A: No. Some OCI items are permanent in nature under accounting rules unless a triggering event occurs. For instance, currency translation adjustments may remain in accumulated OCI until a subsidiary is sold. Other items, such as unrealized gains on securities that are later sold, will reclassify to net income.
Q: How should I treat OCI in valuation models?
A: Treat accumulated OCI as part of shareholders equity when calculating book value and tangible equity. For forward-looking models, assess the likelihood and timing of reclassification into net income and adjust projected earnings or cash flows accordingly. Explicitly model expected realized gains or losses if the OCI drivers are predictable.
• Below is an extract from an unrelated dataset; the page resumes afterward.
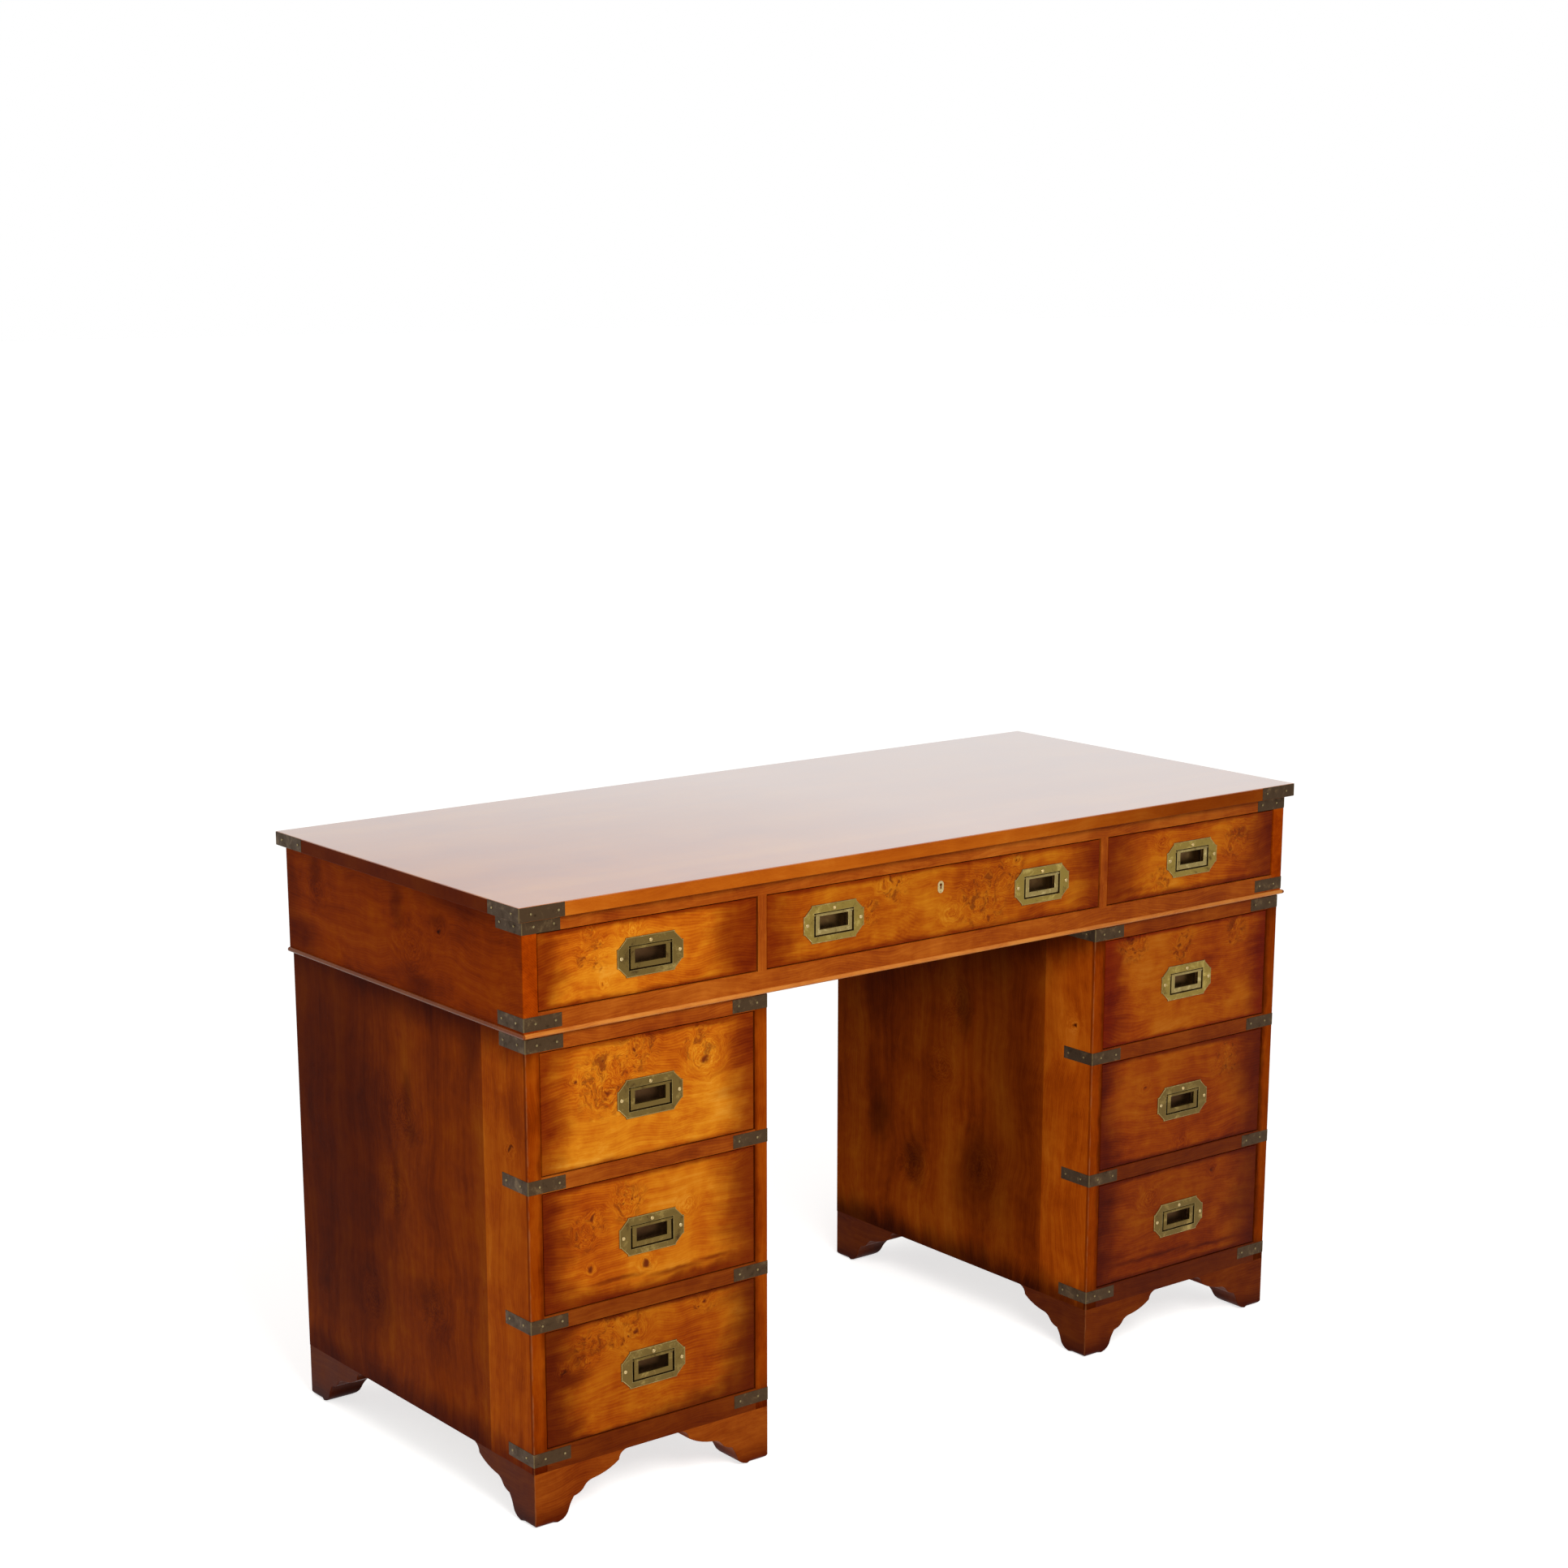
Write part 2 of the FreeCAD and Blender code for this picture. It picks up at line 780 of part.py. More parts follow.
def escutcheon_blank(opening):
    """The escutcheon before the keyhole is cut: a plate with round ends."""
    _, _, _, top = front_span(opening)
    radius = escutcheon_width / 2
    straight = escutcheon_height / 2 - radius
    start = front_face(opening) + escutcheon_let_in - escutcheon_thickness
    middle = Vector(opening.centre_x, start, top - keyhole_below_top - keyhole_slot_length / 2)
    blank = box(
        middle.x - radius, middle.x + radius, start, start + escutcheon_thickness,
        middle.z - straight, middle.z + straight,
    )
    ends = [
        Part.makeCylinder(radius, escutcheon_thickness, middle + Vector(0, 0, up), Vector(0, 1, 0))
        for up in (-straight, straight)
    ]
    return blank.fuse(ends).removeSplitter()


def bolt_channel(opening):
    """The bolt's way through the lock, open at the top."""
    _, _, _, top = front_span(opening)
    half_width = bolt_width / 2 + bolt_clearance
    half_depth = bolt_thickness / 2 + bolt_clearance
    middle = lock_middle()
    return box(
        opening.centre_x - half_width, opening.centre_x + half_width,
        middle - half_depth, middle + half_depth,
        top - lock_top_gap - lock_height + lock_floor, top,
    )


def lock_case(opening):
    """The lock's case, on the back of the centre drawer's front."""
    _, _, _, top = front_span(opening)
    back_of_front = front_face(opening) + drawer_front_thickness
    case_top = top - lock_top_gap
    case = box(
        opening.centre_x - lock_width / 2, opening.centre_x + lock_width / 2,
        back_of_front, back_of_front + lock_thickness, case_top - lock_height, case_top,
    )
    return [case.cut([bolt_channel(opening), keyhole(opening)])]


def lock_bolt(opening):
    """The bolt, drawn down flush with its case."""
    channel = bolt_channel(opening).BoundBox
    _, _, _, top = front_span(opening)
    return [
        box(
            channel.XMin + bolt_clearance, channel.XMax - bolt_clearance,
            channel.YMin + bolt_clearance, channel.YMax - bolt_clearance,
            channel.ZMin + bolt_clearance, top - lock_top_gap,
        )
    ]


# ---- Drawers ----
def drawer_front(opening):
    """The front board, its outer edges eased, with the pockets and holes for its brass."""
    left, right, bottom, top = front_span(opening)
    face = front_face(opening)
    board = box(left, right, face, face + drawer_front_thickness, bottom, top)
    board = eased(board, drawer_front_round, lambda edge: lies_at(edge, "Y", face))
    tools = []
    for centre in handle_centres(opening):
        tools.append(cup_pocket(centre))
        tools.extend(screws(centre))
    if opening.name == "frieze_centre":
        tools.extend([keyhole(opening), escutcheon_blank(opening)])
    return [cut_away(board, tools)]


def drawer_box(opening):
    """The two sides, the back and the bottom behind a drawer front."""
    left, right, _, top = front_span(opening)
    start = front_face(opening) + drawer_front_thickness
    end = opening.back - drawer_end_gap
    base = opening.z_low + drawer_running_gap
    side_top = top - drawer_side_drop
    floor = base + drawer_bottom_lift
    floor_top = floor + drawer_bottom_thickness
    inner_left = left + drawer_board_thickness
    inner_right = right - drawer_board_thickness
    inside_back = end - drawer_board_thickness
    back_top = side_top - drawer_back_drop
    return [
        box(left, inner_left, start, end, base, side_top),
        box(inner_right, right, start, end, base, side_top),
        box(inner_left, inner_right, inside_back, end, floor_top, back_top),
        box(inner_left, inner_right, start, end, floor, floor_top),
    ]


def drawer_nodes(opening):
    """Every named piece of one drawer."""
    centres = handle_centres(opening)
    fittings = []
    for centre in centres:
        fittings.append(handle_plate(centre))
        fittings.extend(screws(centre))
    nodes = {
        f"{opening.name}_drawer_front": drawer_front(opening),
        f"{opening.name}_drawer_box": drawer_box(opening),
        f"{opening.name}_drawer_handle": fittings,
    }
    if len(centres) == 1:
        nodes[f"{opening.name}_drawer_bail"] = [bail(centres[0])]
    else:
        for side, centre in zip(("left", "right"), centres):
            nodes[f"{opening.name}_drawer_{side}_bail"] = [bail(centre)]
    if opening.name == "frieze_centre":
        escutcheon = escutcheon_blank(opening).cut(keyhole(opening))
        nodes["keyhole_escutcheon"] = escutcheon.Solids
        nodes["lock_case"] = lock_case(opening)
        nodes["lock_bolt"] = lock_bolt(opening)
    return nodes


# ---- The whole desk ----
def desk_nodes():
    """Every node's name with its solids."""
    straps = slab_straps() + case_straps()
    nails = [nail for strap in straps for nail in strap_nails(strap)]
    brass = [strap_solid(strap) for strap in straps]
    wood = {
        "top_slab": top_slab(),
        "frieze_sides": frieze_sides(),
        "frieze_boards": frieze_boards(),
        "frieze_front_frame": frieze_front_frame(),
        "frieze_dividers": frieze_dividers(),
        "frieze_runners": frieze_runners(),
        "frieze_moulding": frieze_moulding(),
    }
    pedestal = {
        "sides": pedestal_sides(),
        "back": pedestal_back(),
        "rails": pedestal_rails(),
        "boards": pedestal_boards(),
        "feet": pedestal_feet(),
    }
    for name, solids in pedestal.items():
        wood[f"left_pedestal_{name}"] = solids
        wood[f"right_pedestal_{name}"] = to_right(solids)
    nodes = {
        name: [cut_away(solid, brass + nails) for solid in solids] for name, solids in wood.items()
    }
    fitted = [cut_away(strap, nails) for strap in brass]
    nodes["slab_corner_straps"] = fitted[: len(slab_straps())]
    nodes["case_corner_straps"] = fitted[len(slab_straps()):]
    nodes["strap_nails"] = nails
    for opening in frieze_openings() + pedestal_openings():
        nodes.update(drawer_nodes(opening))
    return nodes


def main():
    """Check that each node is made of sound solids, and write it."""
    os.makedirs("parts", exist_ok=True)
    for name, solids in desk_nodes().items():
        for solid in solids:
            if len(solid.Solids) != 1 or not solid.isValid():
                raise ValueError(f"{name} holds a shape that is not one sound solid")
        Part.makeCompound(solids).exportStep(os.path.join("parts", f"{name}.step"))
        print(f"{name}: {len(solids)} solids")


if __name__ == "__main__":
    main()
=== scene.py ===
"""The looks of a pedestal campaign desk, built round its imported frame.

The desk is veneered in yew, stained dark along the edges of its boards and polished. Its straps
and ring handles are of aged brass. Sizes are in millimetres until they reach a mesh, which is in
metres.
"""
import logging
import math
from collections.abc import Callable, Iterable, Sequence
from dataclasses import dataclass, replace
from enum import Enum

import bmesh
import bpy
from mathutils import Matrix, Vector


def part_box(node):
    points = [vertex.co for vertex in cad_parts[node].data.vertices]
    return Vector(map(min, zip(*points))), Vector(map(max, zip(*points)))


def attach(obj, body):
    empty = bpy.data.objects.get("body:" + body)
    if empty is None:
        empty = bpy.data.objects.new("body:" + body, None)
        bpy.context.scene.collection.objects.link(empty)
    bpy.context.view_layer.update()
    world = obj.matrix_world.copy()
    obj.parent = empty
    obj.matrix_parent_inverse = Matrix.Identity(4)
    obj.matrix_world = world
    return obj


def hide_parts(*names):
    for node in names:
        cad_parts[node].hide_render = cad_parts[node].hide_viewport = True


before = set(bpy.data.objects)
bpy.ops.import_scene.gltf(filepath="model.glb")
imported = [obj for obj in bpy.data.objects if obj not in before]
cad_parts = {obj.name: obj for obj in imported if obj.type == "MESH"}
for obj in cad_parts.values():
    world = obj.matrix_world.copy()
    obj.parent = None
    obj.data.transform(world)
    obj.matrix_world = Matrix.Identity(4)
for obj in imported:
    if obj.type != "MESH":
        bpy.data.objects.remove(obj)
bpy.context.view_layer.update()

log = logging.getLogger("campaign_desk")

MM = 0.001
TO_MM = 1000.0
# Places closer than this, in mm, are the same place.
SAME = 0.01
SHARP_DEGREES = 30
SMOOTH_DEGREES = 35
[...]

Q: Are there differences in OCI presentation between U.S. GAAP and IFRS?
A: Yes. The classification and measurement of financial instruments differ between U.S. GAAP and IFRS, which affects whether items flow through OCI or profit or loss. IFRS also allows more use of FVOCI for certain equity investments. Always read the accounting policy notes to reconcile differences.
Bottom Line
OCI is a necessary complement to net income, revealing valuation adjustments and volatility that accounting rules keep out of headline earnings. For advanced investors like you, accumulated OCI is a signal about potential future earnings, cash flow, or equity quality, not a line to ignore.
When you review filings, always scan the statement of comprehensive income, the accumulated OCI rollforward, and the related footnotes. Run simple ratios like OCI-to-equity and flag large or growing balances. That will help you separate operational performance from transitory valuation noise and identify risks that could surface in future income statements.
At the end of the day, OCI doesn't replace careful fundamental analysis, but it enhances it. Make OCI part of your routine financial checklist and you will uncover subtleties that most headline-focused investors miss.